◆ **Given instruction**:
Answer with one number: how many lines hold the string "frame".

◆ **Given material**:
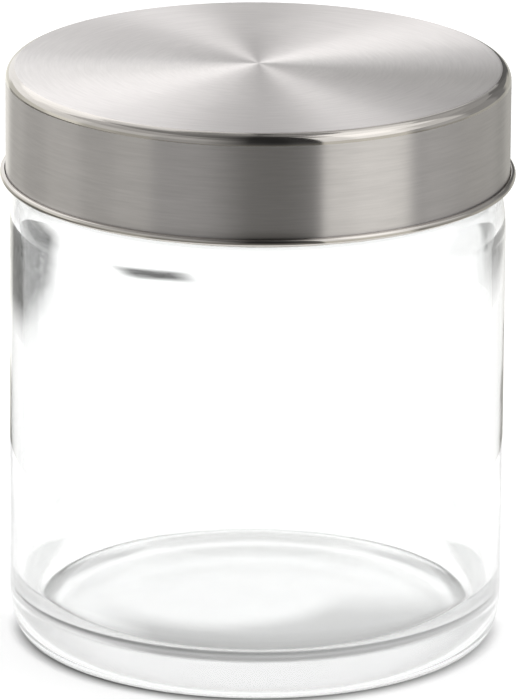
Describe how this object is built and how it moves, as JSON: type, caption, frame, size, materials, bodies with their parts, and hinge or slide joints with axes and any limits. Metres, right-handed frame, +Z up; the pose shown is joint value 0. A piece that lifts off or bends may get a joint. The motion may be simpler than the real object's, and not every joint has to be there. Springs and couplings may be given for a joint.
{
  "type": "candy jar with screw lid",
  "caption": "Round clear glass jar for sweets or dry food, with a wide threaded neck and a flat brushed steel lid that unscrews and lifts off.",
  "frame": {"origin": "middle of the ring that the jar stands on", "axes": "+Z up, along the axis of the jar and of its screw lid"},
  "size_m": [0.1106, 0.1106, 0.1256],
  "materials": {
    "clear_glass": "polished, clear",
    "brushed_steel": "spun brushing on the top, brushed round the skirt, polished bead",
    "moulded_plastic": "as moulded, satin white",
    "soft_rubber": "matt, translucent white"
  },
  "bodies": {
    "jar": {"glass_jar": "clear_glass"},
    "seal": {"sealing_ring": "soft_rubber"},
    "lid": {"screw_insert": "moulded_plastic", "lid_shell": "brushed_steel"}
  },
  "joints": [
    {"name": "lid_rise", "type": "slide", "parent": "jar", "child": "seal", "axis": [0, 0, 1], "range_m": [0, 0.06001]},
    {"name": "lid_turn", "type": "hinge", "parent": "seal", "child": "lid", "pos_m": [0, 0, 0.1015], "axis": [0, 0, 1], "range_deg": [0, 1080]}
  ],
  "couplings": [
    {"joint": "lid_rise", "follows": "lid_turn", "m_per_rad": 0.0031831}
  ]
}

◆ **Finished exercise**:
2